== Data provided ==

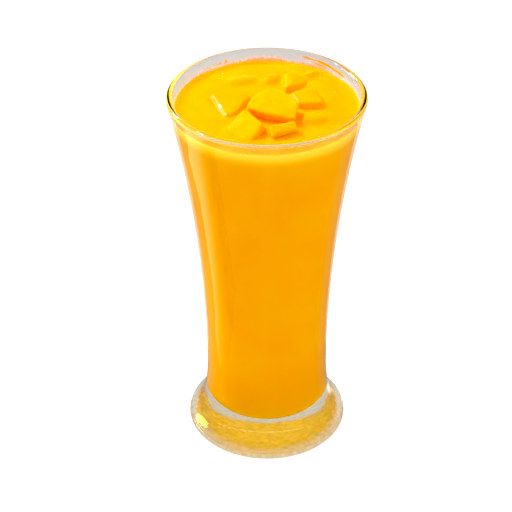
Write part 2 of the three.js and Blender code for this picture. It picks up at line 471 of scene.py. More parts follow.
@dataclass(frozen=True)
class PureeAgainstGlass:
    """The same puree where it wets the glass: it has no sheen of its own there; painted light makes it paler and
    glowing near the surface and glowing at the very bottom, and painted shade darkens it lower down.
    """

    deep: str = "#FFC600"
    # Painted shade: the drink's colour lower down, darker towards the bottom.
    light: str = "#FFCD00"
    low: str = "#FABB00"
    low_to: float = 16 * MM
    high_from: float = 45 * MM
    # Painted light: the glow colour, the paler colour near the surface and the strengths of the glow near the top and
    # at the bottom.
    inner_glow: str = "#FFD228"
    edge: str = "#FFE860"
    edge_depth: float = 7 * MM
    edge_strength: float = 0.24
    under_strength: float = 0.3
    under_to: float = 15 * MM
    cloud_size: float = 22 * MM
    pulp_size: float = 0.9 * MM

    def make(self) -> Material:
        """Builds the material."""
        material, add = new_material("Mango puree, against the glass")
        place = add("TexCoord").outputs["Object"]
        clouds = add("TexNoise", {"Vector": place, "Scale": 1 / self.cloud_size})
        grain = add("TexNoise", {"Vector": place, "Scale": 1 / self.pulp_size, "Detail": 1.0})
        both = add("Math", {0: grain, 1: 0.3, 2: clouds}, operation="MULTIPLY_ADD")
        base = ramp(add, both, [(0.5, self.deep), (0.8, self.light)])
        # Painted shade: the colour darkens from the base colour towards the bottom.
        height = add("SeparateXYZ", {"Vector": place}).outputs["Z"]
        rise = add("MapRange", {"Value": height, "From Min": self.low_to, "From Max": self.high_from}, **SMOOTHLY)
        inner = add("Mix", {"Factor": rise, 6: self.low, 7: base}, data_type="RGBA")
        # Painted light: near its surface the drink turns paler and glows.
        near_top = add(
            "MapRange", {"Value": height, "From Min": LEVEL - self.edge_depth, "From Max": LEVEL}, **SMOOTHLY
        )
        colour = add("Mix", {"Factor": near_top, 6: inner, 7: self.edge}, data_type="RGBA")
        # Painted light: a glow at the very bottom of the drink.
        under = add("MapRange", {
            "Value": height, "From Min": 10 * MM, "From Max": self.under_to,
            "To Min": self.under_strength, "To Max": 0.0,
        }, **SMOOTHLY)
        glow = add("Math", {0: near_top, 1: self.edge_strength, 2: under}, operation="MULTIPLY_ADD")
        body = add("BsdfPrincipled", SCATTER | {
            "Base Color": colour, "Roughness": 0.6, "IOR": PUREE_IOR, "Specular IOR Level": 0.0,
            "Emission Color": self.inner_glow, "Emission Strength": glow, "Subsurface Weight": 0.5,
        })
        add("OutputMaterial", {"Surface": body})
        return material


@dataclass(frozen=True)
class MangoFlesh:
    """Ripe mango flesh, knife cut and wet: translucent, with faint fibres along the slice and a glossy juice film."""

    deep: str = "#FFA000"
    light: str = "#FFB000"
    fibre_spacing: float = 0.9 * MM
    fibre_depth: float = 0.03 * MM
    blush_size: float = 9 * MM

    def make(self) -> Material:
        """Builds the material."""
        material, add = new_material("Mango flesh, cut and wet")
        place = add("TexCoord").outputs["Object"]
        along = add("Mapping", {"Vector": place, "Rotation": (0.1, 0.2, 0.6), "Scale": (0.22, 1.0, 1.0)})
        fibres = add("TexNoise", {"Vector": along, "Scale": 1 / self.fibre_spacing, "Detail": 2.5, "Distortion": 0.6})
        blush = add("TexNoise", {"Vector": place, "Scale": 1 / self.blush_size})
        both = add("Math", {0: fibres, 1: 0.35, 2: blush}, operation="MULTIPLY_ADD")
        colour = ramp(add, both, [(0.45, self.deep), (0.85, self.light)])
        bump = add("Bump", {"Height": fibres, "Distance": self.fibre_depth, "Strength": 0.5})
        body = add("BsdfPrincipled", SCATTER | {
            "Base Color": colour, "Roughness": 0.4, "IOR": 1.38, "Specular IOR Level": 0.03,
            "Subsurface Weight": 0.8, "Coat Weight": 0.25, "Coat Roughness": 0.05, "Normal": bump,
        })
        add("OutputMaterial", {"Surface": body})
        return material


@dataclass(frozen=True)
class PaleTable:
    """Matt light table: white to the eye, with a greyer tone for what the glass gathers from it."""

    colour: str = "#6C6B6A"
    glow: float = 0.45
    glow_to_eye: float = 0.95

    def make(self) -> Material:
        """Builds the material."""
        material, add = new_material("Light table, matt white")
        eye = add("LightPath").outputs["Is Camera Ray"]
        glow = add("MapRange", {"Value": eye, "To Min": self.glow, "To Max": self.glow_to_eye})
        body = add("BsdfPrincipled", {
            "Base Color": self.colour, "Roughness": 0.7, "Specular IOR Level": 0.2,
            "Emission Color": WHITE, "Emission Strength": glow,
        })
        add("OutputMaterial", {"Surface": body})
        return material


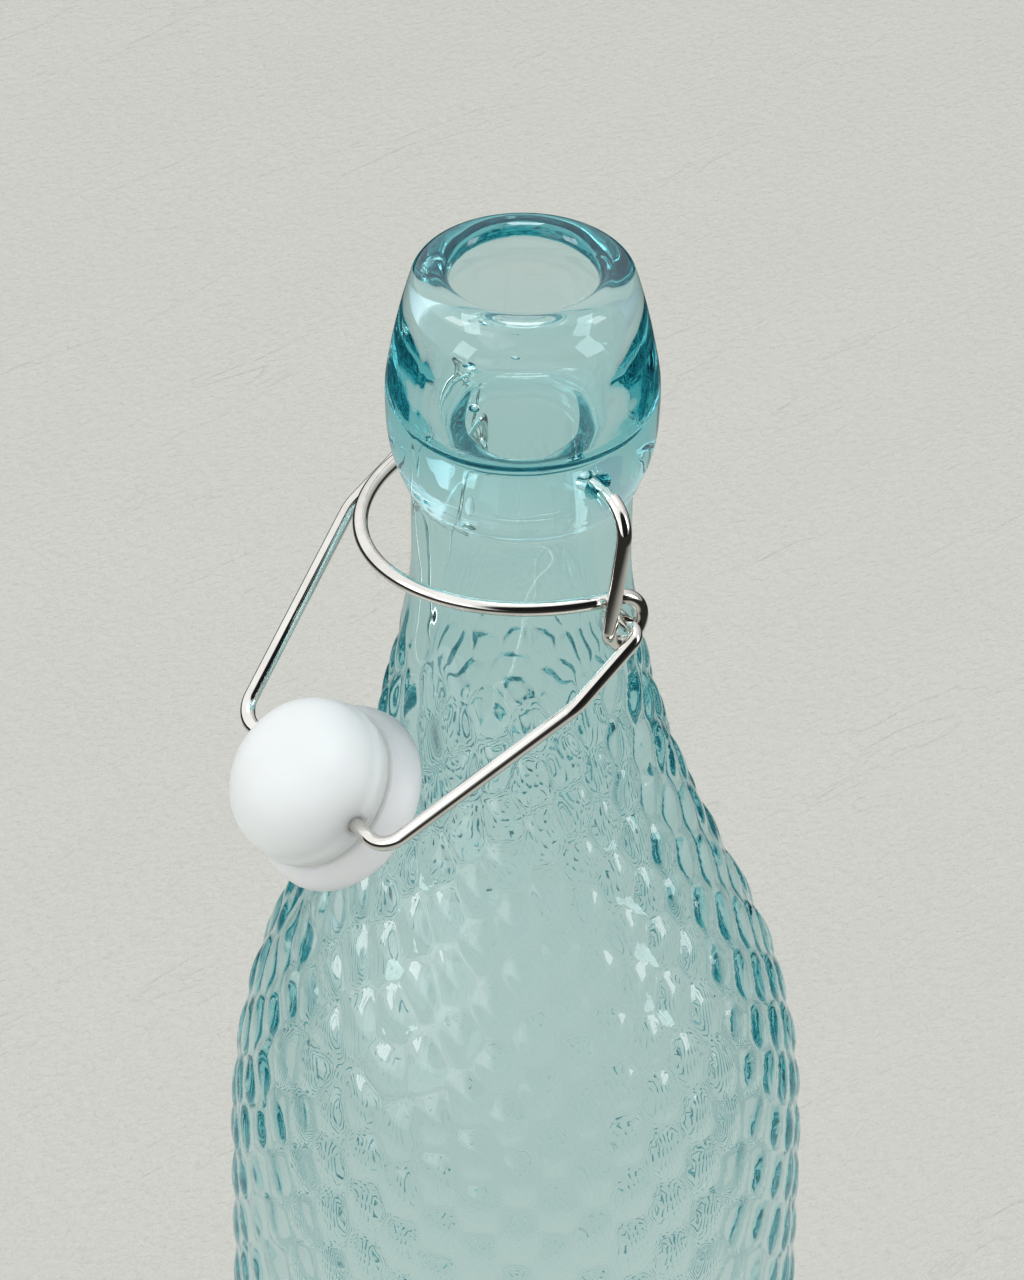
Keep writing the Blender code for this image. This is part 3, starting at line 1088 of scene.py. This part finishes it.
    def parting_ring(self, point: np.ndarray) -> float:
        """How far the wandering ring at the finish's foot stands out.

        Args:
            point: The place to look at.

        Returns:
            The ring's height there.
        """
        off = point[2] - self.height + self.finish_foot_depth
        if abs(off) >= self.ring_reach * self.ring_width:
            return 0.0
        off += self.ring_wander * noise.noise(Vector(point) * self.ring_wander_scale)
        return self.ring_height * math.exp(-((off / self.ring_width) ** 2))

    def raise_cells(self, piece: Piece) -> None:
        """Shapes the fine relief of the outside, and waves the inside a little.

        Args:
            piece: The turned bottle.
        """
        mesh = piece.data
        place, normal = np.zeros((2, len(mesh.vertices) * 3))
        mesh.vertices.foreach_get("co", place)
        mesh.vertices.foreach_get("normal", normal)
        place = place.reshape(-1, 3)
        normal = normal.reshape(-1, 3)
        outward = (normal[:, :2] * place[:, :2]).sum(1) > 0
        level = place[:, 2]
        near_top = np.clip((self.cells_high - level) / self.cell_fade, 0, 1)
        near_foot = np.clip((level - self.cells_low) / self.cell_fade, 0, 1)
        fade = outward * (near_top * near_foot) ** self.cell_fade_power
        move = self.sink_lines(place, fade)
        move += outward * self.seams(place)
        for index in np.nonzero(outward)[0]:
            move[index] += self.parting_ring(place[index])
        inside = ~outward & (level > self.inner_wave_foot)
        inside &= level < self.height - self.inner_wave_depth
        for index in np.nonzero(inside)[0]:
            move[index] = self.inner_wave * noise.noise(Vector(place[index]) * self.inner_wave_scale)
        place = place + normal * move[:, None]
        mesh.vertices.foreach_set("co", place.ravel())
        mesh.vertices.foreach_set("select", (fade > 0) & (level < self.cells_high))
        mesh.update()
        activate(piece)
        bpy.ops.object.mode_set(mode="EDIT")
        bpy.ops.mesh.vertices_smooth(factor=self.smoothing_factor, repeat=self.smoothing)
        bpy.ops.object.mode_set(mode="OBJECT")

    def add_bubbles(self, piece: Piece) -> None:
        """Puts the small seed bubbles into the wall of the finish and neck.

        Args:
            piece: The bottle.
        """
        bubbles = []
        for turn, level, depth, size, tall in BUBBLES:
            angle = math.radians(turn)
            radius = self.finish_radius - depth
            at = (radius * math.cos(angle), radius * math.sin(angle), level)
            bpy.ops.object.select_all(action="DESELECT")
            bpy.ops.mesh.primitive_ico_sphere_add(subdivisions=3, radius=size, location=at)
            bubble = bpy.context.active_object
            bubble.scale = (1, 1, tall)
            bpy.ops.object.transform_apply(location=True, rotation=False, scale=True)
            bpy.ops.object.mode_set(mode="EDIT")
            bpy.ops.mesh.select_all(action="SELECT")
            bpy.ops.mesh.normals_make_consistent(inside=True)
            bpy.ops.object.mode_set(mode="OBJECT")
            bpy.ops.object.shade_smooth()
            bubbles.append(bubble)
        activate(piece)
        for bubble in bubbles:
            bubble.select_set(True)
        bpy.ops.object.join()

    def socket_floor(self) -> float:
        """How far the floor of each socket is from the bottle's axis."""
        radii, levels = zip(*self.plain_outline())
        return float(np.interp(self.height - self.pivot_depth, levels, radii)) - self.socket_depth

    def cut_socket(self, piece: Piece, side: Side) -> None:
        """Cuts one socket for the lever's pin, with the flare at its mouth.

        Args:
            piece: The bottle.
            side: The side to cut.
        """
        floor = self.socket_floor()
        mouth = floor + self.socket_depth
        flare = self.flare_radius - self.socket_radius
        wide = self.flare_radius + flare * self.flare_overrun / self.flare_depth
        cuts = (
            ((self.socket_radius, self.socket_radius), floor, mouth + self.flare_overrun),
            ((self.socket_radius, wide), mouth - self.flare_depth, mouth + self.flare_overrun),
        )
        for radii, inner, outer in cuts:
            ends = [Vector((side.value * x, 0, self.height - self.pivot_depth)) for x in (inner, outer)]
            if side is Side.LEFT:
                radii, ends = radii[::-1], ends[::-1]
            cross_cut(piece, radii, *ends)

    def build(self) -> None:
        """Builds and dresses the bottle."""
        outline = [*self.textured_outline(), *self.plain_outline(), *self.inner_outline()]
        piece = turned("glass_bottle", outline, self.sides)
        self.raise_cells(piece)
        for side in Side:
            self.cut_socket(piece, side)
        self.add_bubbles(piece)
        smooth(piece, self.crease_degrees)
        finish_piece(piece, "bottle", "bottle", self.finish.material())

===

__Work to do__.
Beginning at the first line of the records, give again each line exactly as written, ending with the line that contains "pulp_size: float = 0.9 * MM".

__Response below__.
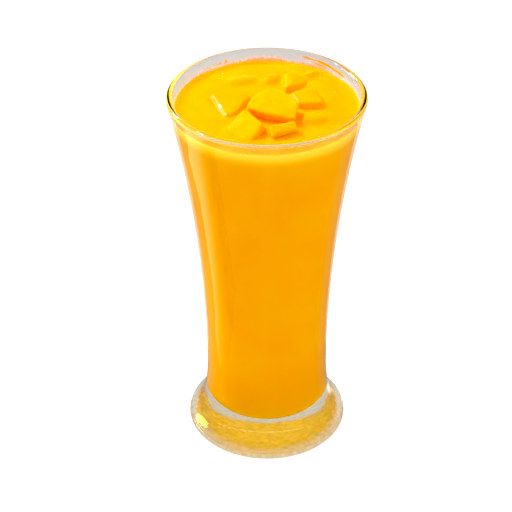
Write part 2 of the three.js and Blender code for this picture. It picks up at line 471 of scene.py. More parts follow.
@dataclass(frozen=True)
class PureeAgainstGlass:
    """The same puree where it wets the glass: it has no sheen of its own there; painted light makes it paler and
    glowing near the surface and glowing at the very bottom, and painted shade darkens it lower down.
    """

    deep: str = "#FFC600"
    # Painted shade: the drink's colour lower down, darker towards the bottom.
    light: str = "#FFCD00"
    low: str = "#FABB00"
    low_to: float = 16 * MM
    high_from: float = 45 * MM
    # Painted light: the glow colour, the paler colour near the surface and the strengths of the glow near the top and
    # at the bottom.
    inner_glow: str = "#FFD228"
    edge: str = "#FFE860"
    edge_depth: float = 7 * MM
    edge_strength: float = 0.24
    under_strength: float = 0.3
    under_to: float = 15 * MM
    cloud_size: float = 22 * MM
    pulp_size: float = 0.9 * MM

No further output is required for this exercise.